Which brings us to the subject of politics, and Kabha’s role as spokesman of the Consensus Committee. The committee’s chairman, novelist, poet and public intellectual Muhammad Ali Taha, explains that it was convened for the first time in 1992, “first, to unite the Arab parties in one list, and second, to get more people to vote in elections.” Its efforts did not bear fruit, though, until 2015, when the four main parties representing Arab voters – Hadash, the United Arab List, Balad and Ta’al – facing new electoral rules that threatened to keep one or more of them out of the Knesset altogether, finally joined forces. And they were rewarded with an unprecedented 15 seats in the Knesset that year. But ideological and personal differences, and some meddling by Prime Minister Benjamin Netanyahu, who helped convince Mansour Abbas, leader of the Islamist United Arab List, to go it alone, led to the first cracks in the Joint List in 2021 (following which the UAL actually joined the short-lived coalition led by Naftali Bennett and Yair Lapid), and its final dissolution before the 2022 election.

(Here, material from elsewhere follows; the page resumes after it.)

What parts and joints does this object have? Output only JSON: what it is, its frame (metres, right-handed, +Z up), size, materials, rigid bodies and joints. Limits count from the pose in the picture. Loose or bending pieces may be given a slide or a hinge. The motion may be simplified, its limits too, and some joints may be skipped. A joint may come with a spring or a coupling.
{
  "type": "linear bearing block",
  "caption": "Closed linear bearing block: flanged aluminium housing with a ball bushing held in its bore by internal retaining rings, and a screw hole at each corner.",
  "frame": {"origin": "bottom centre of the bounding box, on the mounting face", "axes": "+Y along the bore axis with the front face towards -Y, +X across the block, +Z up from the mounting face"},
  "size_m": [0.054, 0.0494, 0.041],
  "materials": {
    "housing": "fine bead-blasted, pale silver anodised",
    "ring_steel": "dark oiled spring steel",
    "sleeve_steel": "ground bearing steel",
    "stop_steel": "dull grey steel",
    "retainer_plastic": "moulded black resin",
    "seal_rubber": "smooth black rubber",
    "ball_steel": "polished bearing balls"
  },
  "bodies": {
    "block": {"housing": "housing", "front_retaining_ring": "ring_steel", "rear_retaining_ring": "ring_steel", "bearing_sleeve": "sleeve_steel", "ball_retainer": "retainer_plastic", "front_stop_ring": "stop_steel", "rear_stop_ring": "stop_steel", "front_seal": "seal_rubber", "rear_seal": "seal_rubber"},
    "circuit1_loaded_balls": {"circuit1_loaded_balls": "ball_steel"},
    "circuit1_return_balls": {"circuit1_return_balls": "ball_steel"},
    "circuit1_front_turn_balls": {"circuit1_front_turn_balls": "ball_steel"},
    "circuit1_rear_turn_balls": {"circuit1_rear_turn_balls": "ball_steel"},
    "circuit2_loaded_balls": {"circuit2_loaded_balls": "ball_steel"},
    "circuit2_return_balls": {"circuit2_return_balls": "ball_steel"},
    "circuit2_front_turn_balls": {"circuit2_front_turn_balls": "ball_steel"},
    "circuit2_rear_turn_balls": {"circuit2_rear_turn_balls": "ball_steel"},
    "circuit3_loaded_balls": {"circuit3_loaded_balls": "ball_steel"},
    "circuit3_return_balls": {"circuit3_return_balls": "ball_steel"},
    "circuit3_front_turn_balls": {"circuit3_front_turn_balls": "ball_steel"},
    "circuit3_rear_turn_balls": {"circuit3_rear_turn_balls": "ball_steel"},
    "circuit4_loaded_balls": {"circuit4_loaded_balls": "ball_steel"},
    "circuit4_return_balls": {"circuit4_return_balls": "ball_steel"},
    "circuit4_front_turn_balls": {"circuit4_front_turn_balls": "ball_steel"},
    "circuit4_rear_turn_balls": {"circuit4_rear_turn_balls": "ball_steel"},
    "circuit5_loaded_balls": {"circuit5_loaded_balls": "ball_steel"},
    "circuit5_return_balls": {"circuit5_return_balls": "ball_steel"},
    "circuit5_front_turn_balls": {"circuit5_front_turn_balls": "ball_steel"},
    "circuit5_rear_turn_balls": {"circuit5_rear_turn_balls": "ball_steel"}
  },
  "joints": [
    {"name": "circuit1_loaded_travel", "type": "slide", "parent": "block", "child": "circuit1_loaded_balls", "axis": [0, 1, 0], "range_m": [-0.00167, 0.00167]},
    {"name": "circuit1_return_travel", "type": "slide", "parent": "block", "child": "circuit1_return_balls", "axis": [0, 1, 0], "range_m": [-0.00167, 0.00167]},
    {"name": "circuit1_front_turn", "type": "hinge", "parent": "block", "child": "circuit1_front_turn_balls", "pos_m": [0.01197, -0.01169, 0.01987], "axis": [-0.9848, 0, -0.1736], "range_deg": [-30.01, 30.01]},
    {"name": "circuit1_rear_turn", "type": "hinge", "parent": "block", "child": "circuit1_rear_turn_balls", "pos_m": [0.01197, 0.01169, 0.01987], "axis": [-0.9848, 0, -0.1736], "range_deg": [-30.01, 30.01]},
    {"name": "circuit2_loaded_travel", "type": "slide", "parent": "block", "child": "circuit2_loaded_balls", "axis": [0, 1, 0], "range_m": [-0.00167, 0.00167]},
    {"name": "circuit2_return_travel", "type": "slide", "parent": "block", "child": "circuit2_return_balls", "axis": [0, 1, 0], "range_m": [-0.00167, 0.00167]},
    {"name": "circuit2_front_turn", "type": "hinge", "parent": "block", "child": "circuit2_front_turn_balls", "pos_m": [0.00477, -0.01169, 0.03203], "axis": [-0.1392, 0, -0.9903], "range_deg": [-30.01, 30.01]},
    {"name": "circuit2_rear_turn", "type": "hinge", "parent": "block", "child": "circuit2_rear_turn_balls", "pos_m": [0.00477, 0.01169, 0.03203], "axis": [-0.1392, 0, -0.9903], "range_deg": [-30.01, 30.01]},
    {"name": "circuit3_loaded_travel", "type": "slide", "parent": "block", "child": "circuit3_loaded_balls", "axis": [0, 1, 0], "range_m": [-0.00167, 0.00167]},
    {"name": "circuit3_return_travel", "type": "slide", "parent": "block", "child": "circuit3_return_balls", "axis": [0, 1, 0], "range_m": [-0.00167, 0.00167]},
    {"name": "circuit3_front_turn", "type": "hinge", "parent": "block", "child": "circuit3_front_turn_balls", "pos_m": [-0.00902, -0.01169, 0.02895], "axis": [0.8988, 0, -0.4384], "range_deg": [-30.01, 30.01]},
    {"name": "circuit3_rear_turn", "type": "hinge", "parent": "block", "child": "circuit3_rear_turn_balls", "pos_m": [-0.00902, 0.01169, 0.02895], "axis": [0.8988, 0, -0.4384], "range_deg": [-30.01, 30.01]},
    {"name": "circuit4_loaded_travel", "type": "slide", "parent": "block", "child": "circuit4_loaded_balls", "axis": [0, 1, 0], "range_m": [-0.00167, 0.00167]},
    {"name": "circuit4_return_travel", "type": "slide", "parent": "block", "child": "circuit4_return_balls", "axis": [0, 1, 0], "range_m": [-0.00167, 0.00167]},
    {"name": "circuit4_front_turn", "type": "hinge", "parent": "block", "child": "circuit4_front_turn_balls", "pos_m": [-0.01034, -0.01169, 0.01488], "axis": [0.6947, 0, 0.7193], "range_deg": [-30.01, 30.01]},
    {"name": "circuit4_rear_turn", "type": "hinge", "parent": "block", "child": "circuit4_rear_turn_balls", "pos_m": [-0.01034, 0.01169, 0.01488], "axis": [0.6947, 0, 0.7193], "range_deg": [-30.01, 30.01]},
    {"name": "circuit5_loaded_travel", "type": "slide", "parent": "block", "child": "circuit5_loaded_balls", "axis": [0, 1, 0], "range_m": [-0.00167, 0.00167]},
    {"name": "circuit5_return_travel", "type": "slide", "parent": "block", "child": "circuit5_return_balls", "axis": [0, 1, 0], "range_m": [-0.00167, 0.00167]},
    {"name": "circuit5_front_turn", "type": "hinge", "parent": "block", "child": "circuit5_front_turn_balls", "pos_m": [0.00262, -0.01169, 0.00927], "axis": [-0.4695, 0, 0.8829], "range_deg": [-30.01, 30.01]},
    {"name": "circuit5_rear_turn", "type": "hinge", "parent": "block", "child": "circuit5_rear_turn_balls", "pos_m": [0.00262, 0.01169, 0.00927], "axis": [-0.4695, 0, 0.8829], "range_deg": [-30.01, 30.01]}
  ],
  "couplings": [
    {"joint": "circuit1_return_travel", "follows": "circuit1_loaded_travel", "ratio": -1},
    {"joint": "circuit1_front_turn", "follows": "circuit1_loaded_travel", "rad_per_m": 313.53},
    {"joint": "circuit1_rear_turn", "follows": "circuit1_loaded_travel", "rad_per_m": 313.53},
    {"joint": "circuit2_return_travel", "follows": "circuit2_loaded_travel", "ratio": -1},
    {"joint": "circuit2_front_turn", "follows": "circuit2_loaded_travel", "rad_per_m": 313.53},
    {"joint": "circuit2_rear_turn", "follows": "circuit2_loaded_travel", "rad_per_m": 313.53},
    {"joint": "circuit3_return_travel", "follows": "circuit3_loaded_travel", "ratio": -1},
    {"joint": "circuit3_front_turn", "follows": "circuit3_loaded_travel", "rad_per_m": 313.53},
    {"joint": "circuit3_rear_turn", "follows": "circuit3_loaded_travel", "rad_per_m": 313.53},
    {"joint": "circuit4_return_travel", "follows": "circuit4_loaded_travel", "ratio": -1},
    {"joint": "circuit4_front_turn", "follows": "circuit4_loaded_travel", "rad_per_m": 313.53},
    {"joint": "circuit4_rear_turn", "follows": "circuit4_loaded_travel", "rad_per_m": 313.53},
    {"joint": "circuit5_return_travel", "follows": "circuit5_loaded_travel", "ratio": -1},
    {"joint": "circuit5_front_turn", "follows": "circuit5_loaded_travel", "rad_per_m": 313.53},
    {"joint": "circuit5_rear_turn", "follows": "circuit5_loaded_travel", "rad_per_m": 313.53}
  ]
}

In fact, polling shows that the vast majority of the Arab public want their representatives to be part of the governing coalition, and to that end, want to see the Joint List reconvene.

The party leaders, however, remain split ideologically over the question. Muhammad Ali Taha describes the quandary: “The Islamic Movement of Mansour Abbas, they want to be part of any coalition. It doesn’t matter which one.... Hadash and Balad don’t want to be part, though they are willing to support [a centrist coalition] from outside.” (At the moment, it should be said, the question is moot, since even the opposition leaders who dared to invite Mansour Abbas into their government four years ago now pledge to boycott both him and the other Arab parties if and when they have the opportunity to form a government.) This is among the differences that the Consensus Committee is attempting to resolve.
Hadash’s Yousef Jabareen, who is not in the current Knesset but is widely expected to be elected the party’s new chairman after the promised retirement of Ayman Odeh, also believes that “today, we are closer to two lists than to a single one. That may more reliably reflect the differences that exist with [Abbas’] UAL on the issue of membership in a coalition. This is a matter of super-principle. To this day, I hear that in UAL they don’t rule out going with Netanyahu, and I simply can’t believe it.”
There is agreement, however, about Mustafa Kabha. According to Jabareen, Kabha is “a source of values and a symbol of the constant search for fairness and justice.” Both he and Taha separately referred to Kabha as a “walking encyclopedia.”
“This is my homeland the same way it’s your homeland,” Mustafa Kabha told me the first time we met, seven years ago. “I want to arrive at a point where you are reconciled to this and I am reconciled to it. I don’t want to be at a point where I come to lecture at a Jewish-religious high school, and the teacher tells the children that I love to hike the land, and the children ask, Where do you come off loving my land? That’s the most painful thing I ever was told, ever.”
If today Kabha knows “every tree, every bush and every plant” that grows here, he says he sees a day when “everyone knows these things. But for everyone to know them under the motto of a shared homeland, where I have a place.”